Still, after sex she may beg, “Don’t tell.” But telling is the main goal. As one guy put it:

When I’ve just got laid, the first thing I think about – before I’ve even like “finished” – is that I can’t wait to tell my crew who I just did.

Why would a guy screw a girl just so he can brag? And why’s that more important than sexual pleasure?

All of the quotes above are from Guyland by sociologist, Michael Kimmel, one of the leading experts on men and masculinity. What’s his take on why some men treat women so poorly?

As Kimmel sees it, it boils down to personal identity. A preoccupation with proving “manhood.”

In America, as elsewhere, men are still thought superior. So they must constantly prove they deserve the high status.

Has anyone ever heard of “proving womanhood”? But then, why put effort into demonstrating you are lesser-than (as the culture sees it)?

Seeking to demonstrate manhood, men must be aware of what they wear or drive, or how they walk, talk, eat, stand, sit… Some meet stupidly dangerous challenges. A few may act cruelly, showing no fear or vulnerability.

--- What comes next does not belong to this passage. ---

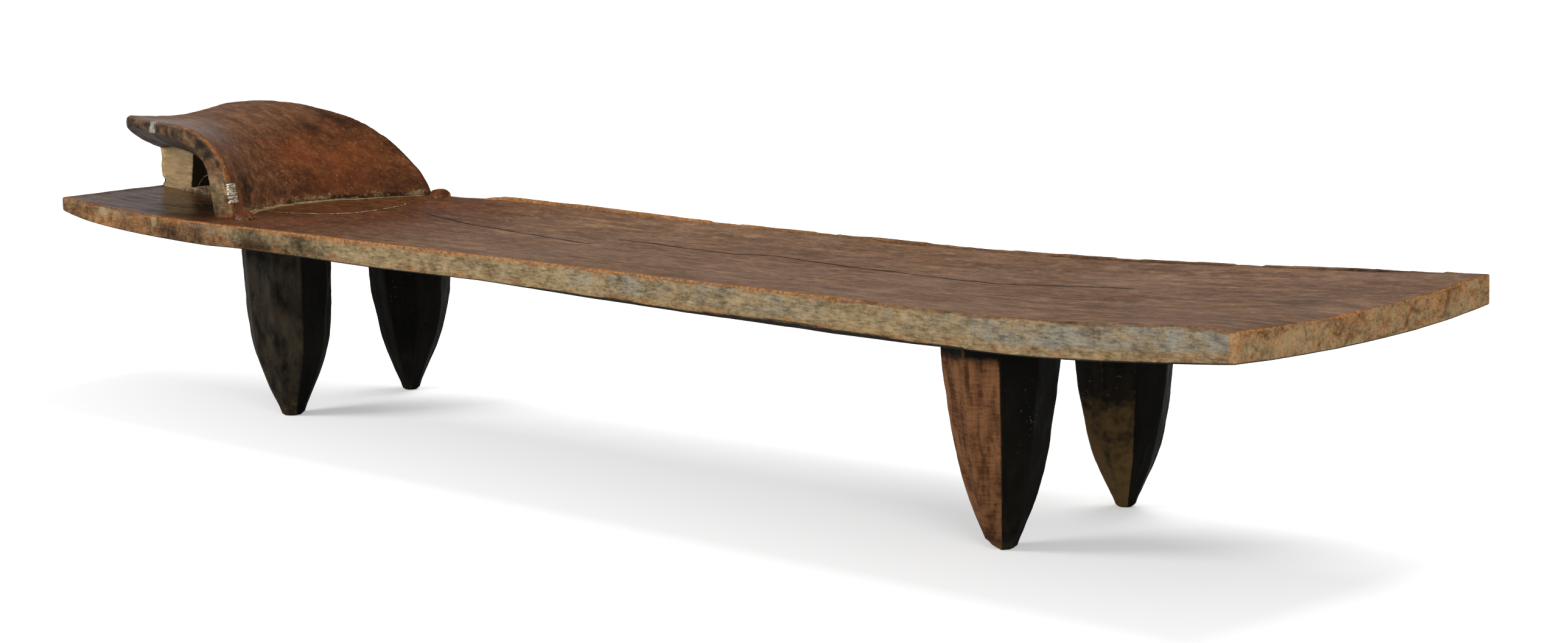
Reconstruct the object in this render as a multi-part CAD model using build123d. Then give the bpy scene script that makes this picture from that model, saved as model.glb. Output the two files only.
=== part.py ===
"""A daybed carved from one log: a long dished plank on four adzed legs, with a curled headrest.

Millimetres. X runs along the bed from the head (-X) to the foot (+X), Y across it from the front
edge (-Y) to the back edge (+Y), and Z up from the floor. The origin is on the floor, under the
middle of the bed's bounding box.
"""

import os
from math import cos, pi, sin

from build123d import *

os.makedirs("parts", exist_ok=True)

# Plan of the plank: a little wider at the foot, with both ends cut slightly out of square.
FRONT_EDGE_X = (-1035.0, 1045.0)
BACK_EDGE_X = (-1075.0, 1075.0)
HALF_WIDTH = (197.0, 217.0)

# Heights of the plank's long edges above the floor, and how its front edge turns up at both ends.
FRONT_EDGE_Z = 277.0
FRONT_EDGE_FALL = 1.5
HEAD_UPTURN_X = -775.0
HEAD_UPTURN_RISE = 12.0
HEAD_UPTURN_POWER = 1.3
FOOT_UPTURN_X = (765.0, 985.0)
FOOT_UPTURN_RISE = 13.0
BACK_EDGE_Z = 266.0
BACK_EDGE_FALL = 8.0
BACK_END_RISE = 23.0
BACK_SAG_FLATNESS = 0.55
BACK_SWELL_X = (430.0, 830.0)
BACK_SWELL_RISE = 5.0
BACK_CORNER_X = (960.0, 1070.0)
BACK_CORNER_DROP = 2.0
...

Those who don’t conform may be named:

Sissy, wimp, faggot, dork, pussy, loser, wuss, nerd, queer, homo, girl, gay, skirt, mama’s boy, pussy-whipped.

Yet women aren’t afraid of being called tomboy or daddy’s girl. And when women are told, “You the man!” that’s good!

But then, when men act like women they are seen as lowering themselves. Women are not seen as putting themselves down by taking on masculine traits.

Unfortunately, some men think that f’ing women is a means of displaying “manhood” – or certain notions of what that means.

When manhood is seen as powerful, dominant, aggressive, violent, and potent, screwing women – whether they want it or not – can make men feel “they are all that” as they conquer women, getting them to submit sexually, as in competition, or war. These men aren’t vulnerable to women. They don’t have “girly” emotion-filled relationships, or experience emotional dependence. No. They are REAL men.

Even words that some men use for sex can sound violent. Here’s a list some young men in my classes made: Screw, f-, bang, nail, ram, smash, smack that, beat those, cut, boning, git-in-em-guts.

Really, when guys try so hard to be tough, they are probably bellowing to hide insecurity. So busy figuring out who they are and wanting to believe they are men, the drive for basic self-worth looms larger than sex, safety or shame in cruelty.

Michael Kimmel says guys can feel torn between proving manhood and expressing their humanity, but says they don’t need to choose. Real manhood, he says, is marked by honor, respect, integrity, emotional resilience, and doing the right thing despite the costs.